Today is our 25th wedding anniversary; here is a photo of Beth and me from that day, June 1, 1987. We are both a little worse for the wear, but she still looks to me to be the same woman I married. Somewhere, there is a proverb about a homely man and a beautiful wife. I’ve often joked that we are the personification of that proverb. When I was in my early 20’s, I traveled with a handicapped Christian singer named Jeff Steinberg. Life on the road is lonely, and during those years, I wanted to be married more than anything. Beth is the wife that God gave me.
It’s true, the time goes by quickly. I can’t believe it’s been that long. I’m 52, and I have been married almost half my life, although, it’s virtually all my adult life. The good times seem to go past very quickly; the bad times drag on. We have six children, and I was present at the (conception! and) birth of every one of them. Beth had been in the U.S. Army before we met. At 9/11, she, being a long-time housewife and mother of five, wanted to “do something”. She joined the Army Reserve, thinking that this would not entail overseas duty. At one point she signed a longer re-enlistment, and not a week later, she was “involuntarily transferred” to a unit that was headed to Iraq. That was January 2003.
She served six months in Iraq, from April-October 2003. She was in the 203rd MI BN, the “weapons intelligence” group that was supposed to track down and catalog the “weapons of mass destruction”. There were no WMDs, but she was exposed to plenty of other weaponry, including ordinance and tanks, which contain depleted uranium, and thus a low level of radiation. We can’t prove it, but we think it’s very likely that her exposure, either to DU, or to benzene from (diesel fuel) burning trash and waste, that caused her recent bout with leukemia. Military service and leukemia form the book-ends that have shaped the second half of our 25 years.

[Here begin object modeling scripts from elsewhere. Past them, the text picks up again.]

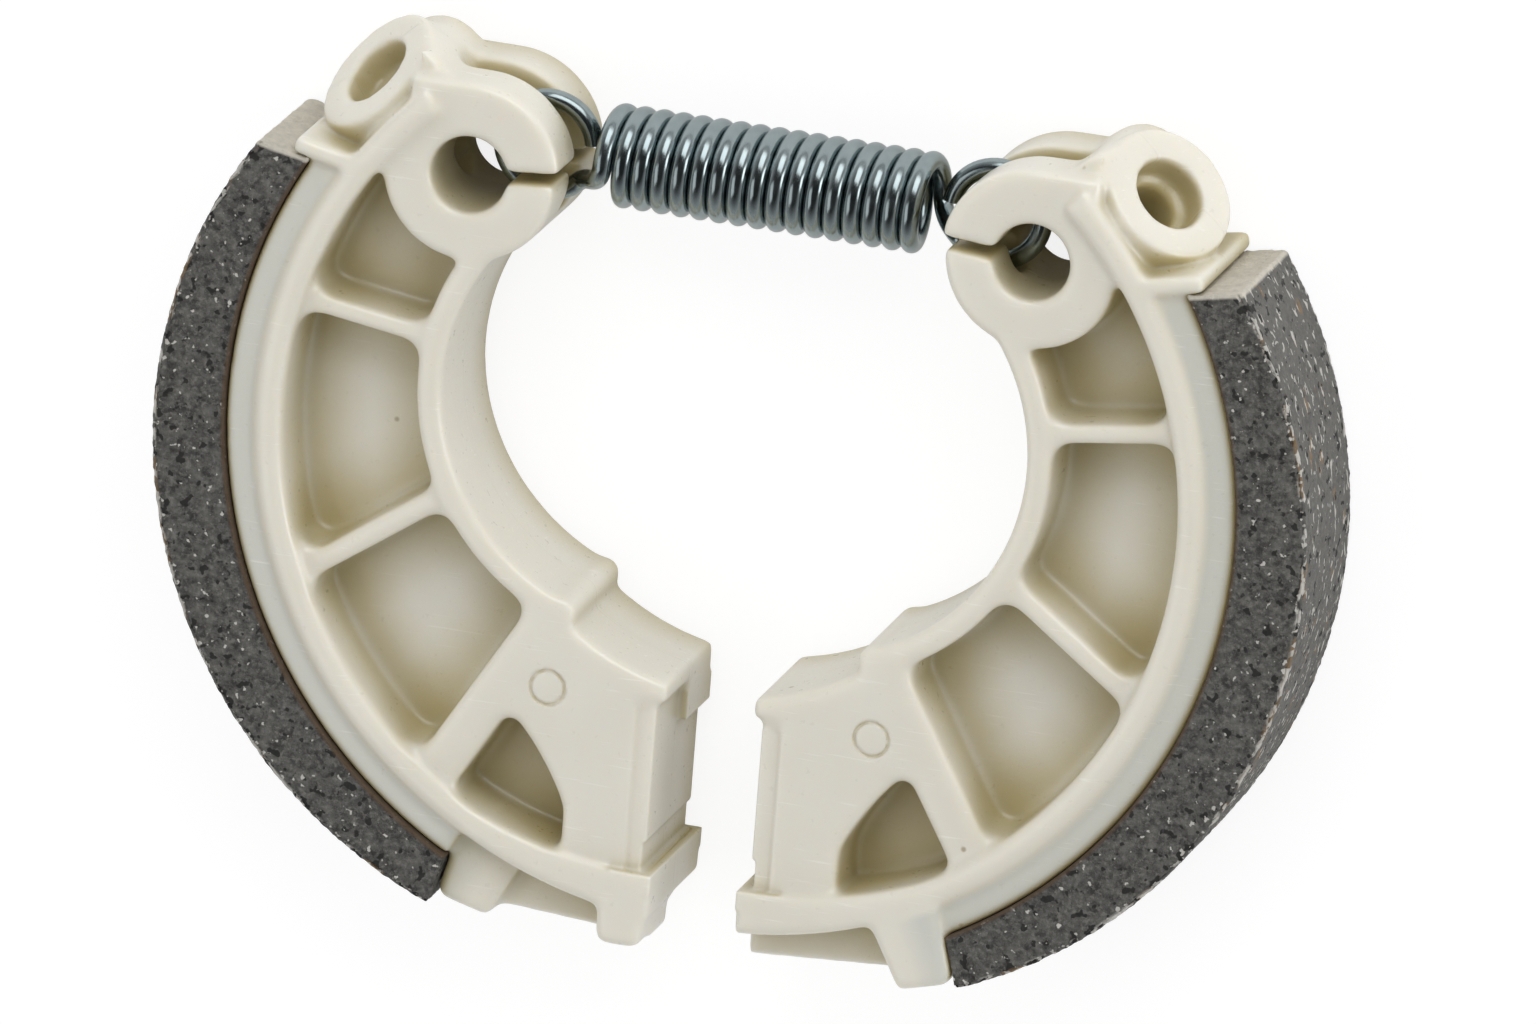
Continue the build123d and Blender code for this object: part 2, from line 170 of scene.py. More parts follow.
def arc_place(tree, place, center):
    """Give a point's distance from an arc's centre, its travel along the arc and its mirrored position."""
    parts = add_node(tree, "ShaderNodeSeparateXYZ", {0: place}).outputs
    across = add_node(tree, "ShaderNodeMath", {0: parts["X"]}, operation="ABSOLUTE").outputs[0]
    x = add_node(tree, "ShaderNodeMath", {0: across, 1: center.x}, operation="SUBTRACT").outputs[0]
    y = add_node(tree, "ShaderNodeMath", {0: parts["Y"], 1: center.y}, operation="SUBTRACT").outputs[0]
    flat = add_node(tree, "ShaderNodeCombineXYZ", {"X": x, "Y": y}).outputs[0]
    radius = add_node(tree, "ShaderNodeVectorMath", {0: flat}, operation="LENGTH").outputs["Value"]
    angle = add_node(tree, "ShaderNodeMath", {0: y, 1: x}, operation="ARCTAN2").outputs[0]
    travel = add_node(tree, "ShaderNodeMath", {0: angle, 1: DRUM_RADIUS}, operation="MULTIPLY").outputs[0]
    folded = add_node(
        tree, "ShaderNodeCombineXYZ", {"X": across, "Y": parts["Y"], "Z": parts["Z"]}
    ).outputs[0]
    return radius, travel, folded


def moulded_nylon(settings):
    """Injection-moulded nylon: satin, slightly translucent, with painted warm shade in the recesses where
    light is trapped.
    """
    material, tree = new_material("moulded_nylon")
    place = add_node(tree, "ShaderNodeTexCoord").outputs["Object"]
    clouds = add_node(
        tree, "ShaderNodeTexNoise", {"Vector": place, "Scale": pattern_scale(16.0), "Detail": 3.0}
    ).outputs["Fac"]

    # Greyer, more translucent skin on the band outside the bead
    radius, travel, _ = arc_place(tree, place, PLATFORM_CENTER)
    outside = add_node(
        tree, "ShaderNodeMapRange",
        {
            "Value": radius, "From Min": BAND_RADIUS - 0.2 * MM, "From Max": BAND_RADIUS + 0.6 * MM,
            "To Max": 0.9,
        },
    ).outputs[0]
    ahead = add_node(tree, "ShaderNodeMath", {0: travel, 1: BAND_MIDDLE}, operation="SUBTRACT").outputs[0]
    from_middle = add_node(tree, "ShaderNodeMath", {0: ahead}, operation="ABSOLUTE").outputs[0]
    inside = add_node(
        tree, "ShaderNodeMapRange",
        {
            "Value": from_middle, "From Min": BAND_HALF_TRAVEL, "From Max": BAND_HALF_TRAVEL + 3.0 * MM,
            "To Min": 1.0, "To Max": 0.0,
        },
    ).outputs[0]
    band = add_node(tree, "ShaderNodeMath", {0: outside, 1: inside}, operation="MULTIPLY").outputs[0]

    # Fine handling scratches, drawn as coarse as they need to show
    turned = add_node(
        tree, "ShaderNodeMapping", {"Vector": place, "Rotation": (0.5, 0.2, 0.9), "Scale": (1.0, 22.0, 7.0)}
    ).outputs[0]
    streaks = add_node(
        tree, "ShaderNodeTexNoise", {"Vector": turned, "Scale": pattern_scale(6.0), "Detail": 3.0}
    ).outputs["Fac"]
    scratches = add_node(
        tree, "ShaderNodeMapRange", {"Value": streaks, "From Min": 0.64, "From Max": 0.74, "To Max": 0.5}
    ).outputs[0]

    # Painted warm shade, darker where the ambient occlusion finds the pockets, the bores and the recesses,
    # and a few specks
    openness = add_node(
        tree, "ShaderNodeAmbientOcclusion", {"Distance": 8.0 * MM}, samples=4
    ).outputs["AO"]
    painted_recess_shade = add_node(
        tree, "ShaderNodeMapRange",
        {"Value": openness, "From Min": 0.45, "From Max": 0.98, "To Min": 1.0, "To Max": 0.0},
    ).outputs[0]
    cells = add_node(
        tree, "ShaderNodeTexVoronoi", {"Vector": place, "Scale": pattern_scale(11.0)}
    ).outputs["Distance"]
    specks = add_node(
        tree, "ShaderNodeMapRange",
        {"Value": cells, "From Min": 0.015, "From Max": 0.035, "To Min": 0.7, "To Max": 0.0},
    ).outputs[0]
    shade = layered(
        tree, settings.color,
        (
            (clouds, settings.shade_color),
            (band, settings.band_color),
            (scratches, settings.scratch_color),
            # Painted shade: the occluded recesses are tinted darker and warmer
            (painted_recess_shade, settings.painted_recess_shade_color),
            (specks, settings.speck_color),
        ),
    )

    # Relief: skin grain, scratches, slow sink of the mould and the parting line at mid depth
    grain = add_node(
        tree, "ShaderNodeTexNoise",
        {"Vector": place, "Scale": pattern_scale(0.9), "Detail": 5.0, "Roughness": 0.65},
    ).outputs["Fac"]
    swell = add_node(
        tree, "ShaderNodeTexNoise", {"Vector": place, "Scale": pattern_scale(5.0), "Detail": 2.0}
    ).outputs["Fac"]
    depth = add_node(tree, "ShaderNodeSeparateXYZ", {0: place}).outputs["Z"]
    above = add_node(tree, "ShaderNodeMath", {0: depth, 1: MID_DEPTH}, operation="SUBTRACT").outputs[0]
    off_middle = add_node(tree, "ShaderNodeMath", {0: above}, operation="ABSOLUTE").outputs[0]
    parting = add_node(
        tree, "ShaderNodeMapRange",
        {"Value": off_middle, "From Min": 0.08 * MM, "From Max": 0.2 * MM, "To Min": 5.0, "To Max": 0.0},
    ).outputs[0]
    relief = grain
    for part, share in ((streaks, 0.5), (swell, 6.0), (parting, 1.0)):
        raised = add_node(tree, "ShaderNodeMath", {0: part, 1: share}, operation="MULTIPLY").outputs[0]
        relief = add_node(tree, "ShaderNodeMath", {0: relief, 1: raised}, operation="ADD").outputs[0]
    bump = add_node(tree, "ShaderNodeBump", {"Height": relief, "Strength": 0.3, "Distance": 0.03 * MM})
    sheen = add_node(
        tree, "ShaderNodeMapRange",
        {"Value": grain, "From Min": 0.3, "From Max": 0.7, "To Min": 0.26, "To Max": 0.38},
    )
    surface = add_node(
        tree, "ShaderNodeBsdfPrincipled",
        {
            "Base Color": shade,
            "Roughness": sheen.outputs[0],
            "IOR": 1.53,
            "Coat Weight": 0.35,
            "Coat Roughness": 0.14,
            "Subsurface Weight": 0.6,
            "Subsurface Radius": (1.0, 0.85, 0.6),
            "Subsurface Scale": 2.4 * MM,
            "Normal": bump.outputs[0],
        },
    )
    add_node(tree, "ShaderNodeOutputMaterial", {"Surface": surface.outputs[0]})
    return material


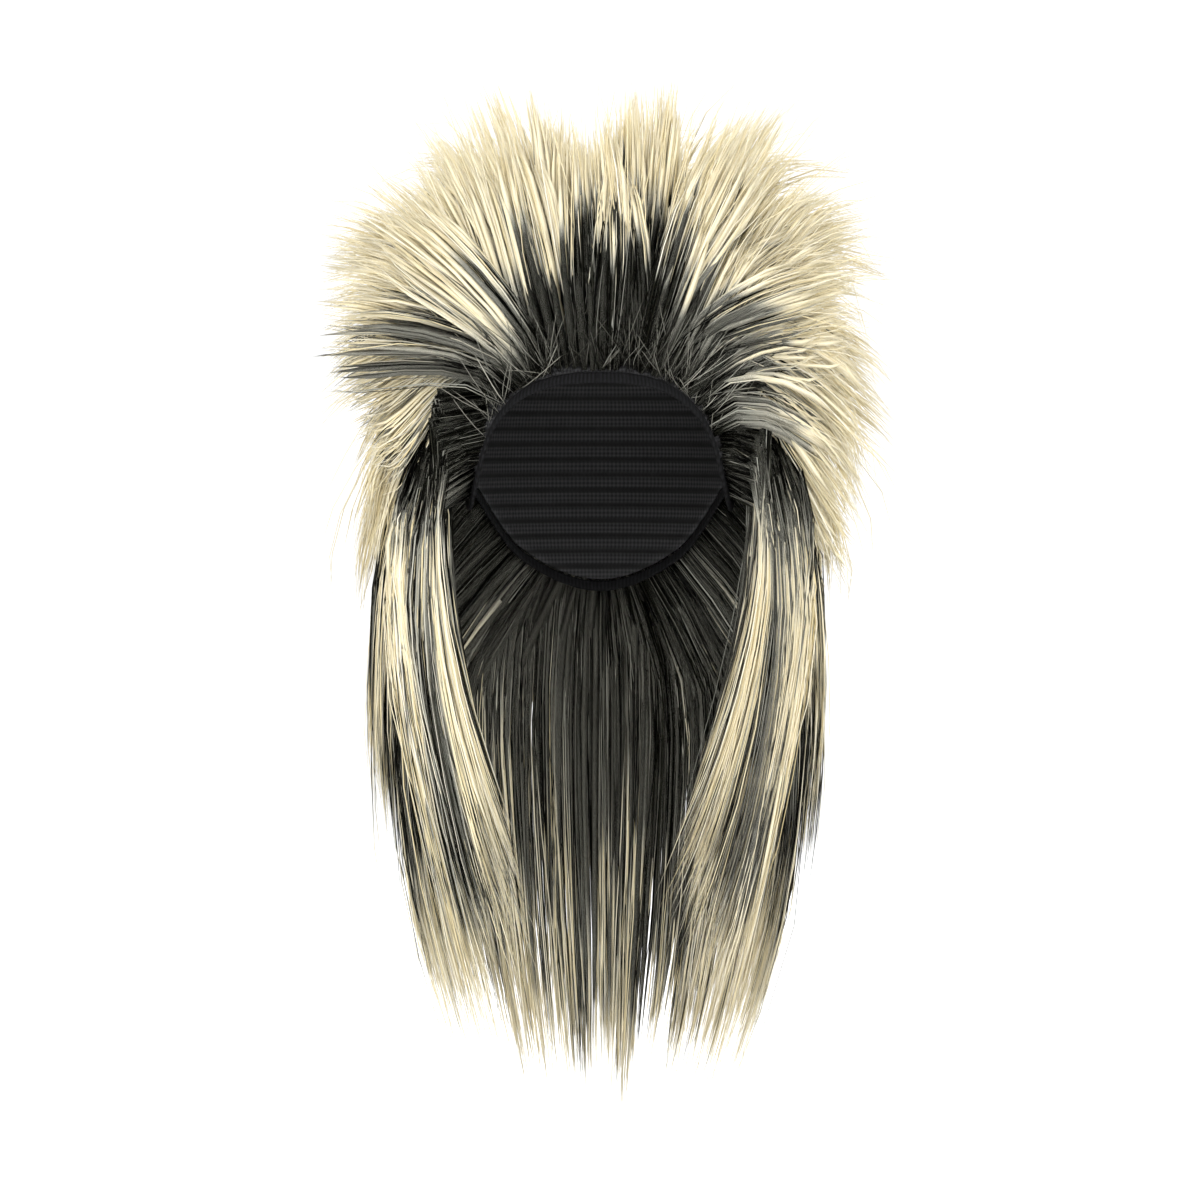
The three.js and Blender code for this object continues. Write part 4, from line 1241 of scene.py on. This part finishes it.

In spite of the quickness of it, I’m eager to put these last 10 years behind us. Marriage is a gift; that we seem to have more time is another gift. It is hard to describe the feeling I have. To be sure, it has been difficult. And there is certainly a sense that we want more time together. We have spent far too little time alone, it seems. We’re going to do some of that this weekend, Lord willing.